I know that I've broken lots of hearts by accident, on purpose, and as part of a tactical plan to achieve total domination... but that didn't happen in this case. What happened was, she spent years with me while not really telling me what she was doing, and then eventually, she asked me for help with something... and now, she's been helped. I do hope she's doing better, but I am sure she has to be, compared to back when she was forced (under duress, coercively, it looked like) to ask ME for "help." oh, really. Suddenly I am asked to play shortstop, huh? Wow, that's such a lucky break for me. I wonder how that happened.
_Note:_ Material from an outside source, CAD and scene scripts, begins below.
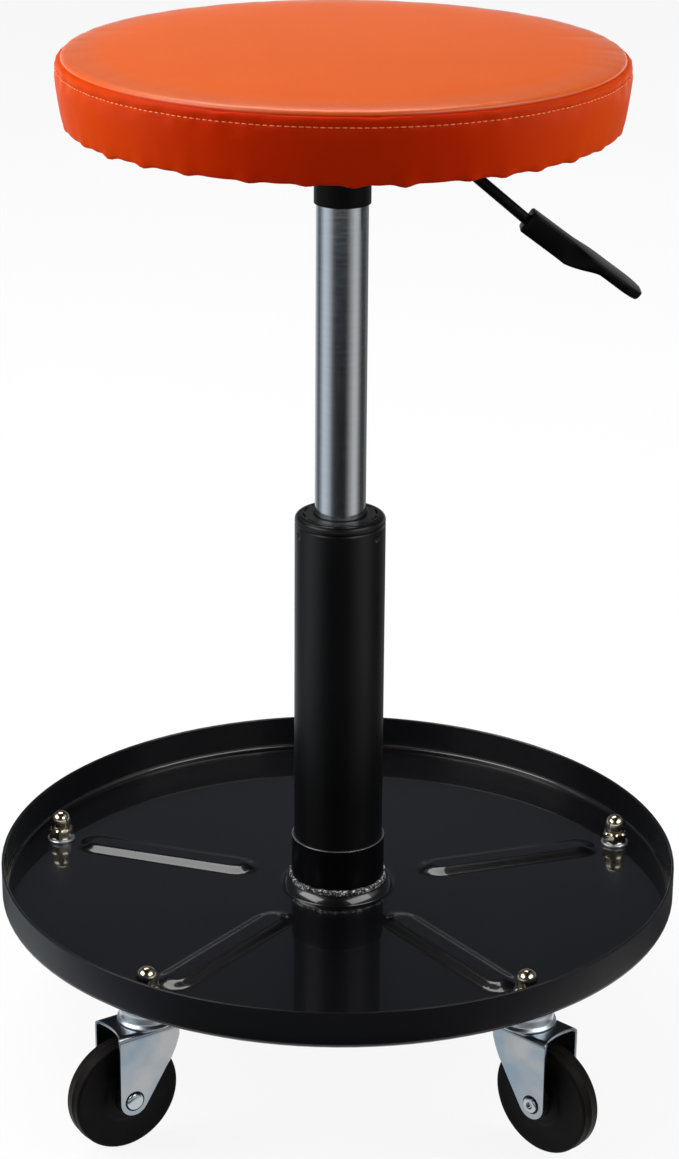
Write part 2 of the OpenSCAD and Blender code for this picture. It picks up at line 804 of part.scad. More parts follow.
module seat_cover() {
  hem_in_r = board_r - hem_w;
  color(orange_vinyl) difference() {
    polyhedron(points = cover_points, faces = cover_faces);
    spun(concat(
      [[0, hem_z - cut], [hem_in_r, hem_z - cut], [hem_in_r, board_z], [board_r + static_fit, board_z]],
      [[board_r + static_fit, board_top_z - static_fit]],
      [[foam_top[0].x + static_fit, board_top_z - static_fit]],
      [for (p = foam_top) p.x > 0 ? p + [static_fit, static_fit] : p + [0, static_fit]]));
  }
}

staple_w = 10;
staple_wire = 1;
staple_l = 7;

module cover_staples() {
  staple_r = board_r - hem_w / 2;
  color(steel_grey) for (k = [0:staple_count - 1]) rotate([0, 0, full_turn * (k + 0.5) / staple_count])
    translate([staple_r, 0, hem_z - staple_wire]) rotate([90, 0, 90]) linear_extrude(staple_wire) polygon([
      [-staple_w / 2, 0], [staple_w / 2, 0], [staple_w / 2, staple_l],
      [staple_w / 2 - staple_wire, staple_l], [staple_w / 2 - staple_wire, staple_wire],
      [staple_wire - staple_w / 2, staple_wire], [staple_wire - staple_w / 2, staple_l],
      [-staple_w / 2, staple_l]]);
}

// Lever
module along_y(x, z) {
  translate([x, 0, z]) rotate([90, 0, 0]) children();
}

pin_half = housing_half + housing_sheet + static_fit;

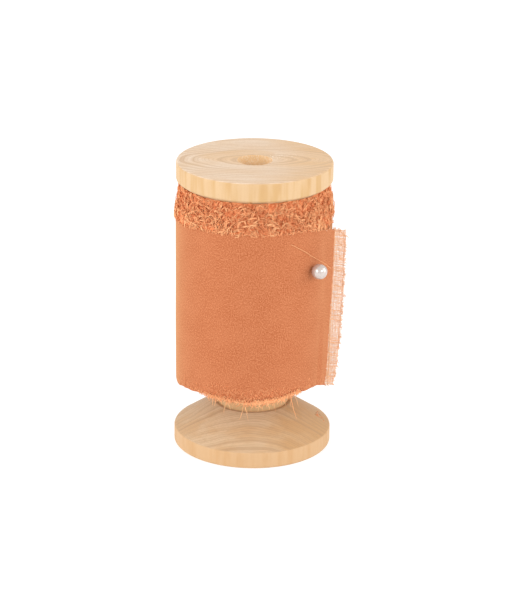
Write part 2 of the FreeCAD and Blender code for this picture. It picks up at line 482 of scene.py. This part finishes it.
def yarnPaint(look):
    def paint(start):
        tint = start.node("ShaderNodeAttribute", {"attribute_name": "tint"}, output=2)
        twist = objectPlace(start).noise(3.5, detail=2.0)
        yarn = flatColour(start, look["deep"]).blendTo(look["light"], (tint * 0.75 + twist * 0.35).clamped())
        return {"Base Color": yarn, "Roughness": 0.7 + twist * 0.15}
    return paint


frayYarn = {"deep": colour(0.765, 0.225, 0.084), "light": colour(0.97, 0.54, 0.27)}
# the free end's yarns are paler than the ribbon's own dye: painted light standing in for the light that
# shines through the thin gauze
tailYarn = {"deep": colour(0.80, 0.41, 0.225), "light": colour(0.93, 0.575, 0.37)}
yarnShader = {"Specular IOR Level": 0.06}
frayMaterial = newMaterial("frayed_yarn", yarnShader, yarnPaint(frayYarn))
tailMaterial = newMaterial("gauze_yarn", clothShader, yarnPaint(tailYarn))

outerTurn = {
    "startAngle": 75.0,  # degrees round the spool, where the last turn begins
    "columns": 300,
    "rows": 90,
    "seamAngle": -108.0,
    # degrees round the spool, and how many mm each edge lies above the pack's own there
    "topEdge": [(-285, 0), (-180, -0.4), (-90, -1.5), (-62, -1.1), (-38, 0), (35, 0), (49, -0.6),
                (60, -1.7)],
    "footEdge": [(-285, 0), (-150, -0.2), (-95, -1.4), (-72, -1.5), (-62, -0.9), (-54, -0.3), (-44, 0.1),
                 (-28, 0.0), (0, -0.7), (20, -0.1), (36, 0.8), (49, 0.3), (60, 0.1)],
    "edgeWander": 0.18 * mm,
    "wanderLength": 9 * mm,
    "swell": 0.03 * mm,
    "swellLength": 22 * mm,
    "tuck": 0.06 * mm,  # how far the foot edge lies in
    "tuckLength": 1.2 * mm,
    "taper": 1.55 * mm,
    "taperPower": 1.6,
    "easeAngle": 8.0,  # degrees, over which the unevenness dies out where the ribbon leaves
}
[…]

Like, did they want her to realize that she was an ignorant island country bumpkin? Because that certainly happened, and did they want her to get all pissed off and fly off the handle and engage in all kinds of extra-risky behaviors? Well, let's face it... we all wanted that. Especially her. But, these things have to be cco-ordinated organically, or, they just dont work right.
Similarly, for example: I find it more pleasant to consider how much less trouble it is to just simply never have sex and obtain my pleasure from the stabbing little thrills of joy that run through my heart when I think... she called the police, the courts have forbidden me from talking to ANYONE at ALL, and she's had at least 1, maybe 3, depending on how it's counted, anyway, dudes I barely know have called me and told me to forget about her, move on, "dude, it's over! she has a new boyfriend," (I was like, yeah, so what else is new?) and all this other horseshit, none of which fazed me, because no one really understood... I was fucking FED the fuck UP with this bullshit. And I came to Christmas with that on my mind, realistically, only that, and while I wouldn't have minded getting laid again, it's not like I thought it likely... and after recent events that had come to light, ewww, never again, gross. I have since, had several changes of opinion. For one thing, I'm not gonna lie, knowing that she's either unaware or--even better--has had to tell other men, "Hey, I'm too chickenshit to get rid of this guy who thinks he loves me, haha what a loser, right? So let's do these hot rails, and then you call him and be a thug while I listen and get aroused at listening to what a -real- man sounds like." God, that's not verbatim, is it? I'm just imaginging this out of thin air. No one has ever had me dump their lover for them. No one has had to -repeatedly- tell me to move on from a woman... that I was going to move on from, right? But first, she threw food, pulled a knife, screamed various names, and started a fight that she had planned for months in advance. Like... that was legal to do? Huh. Well then.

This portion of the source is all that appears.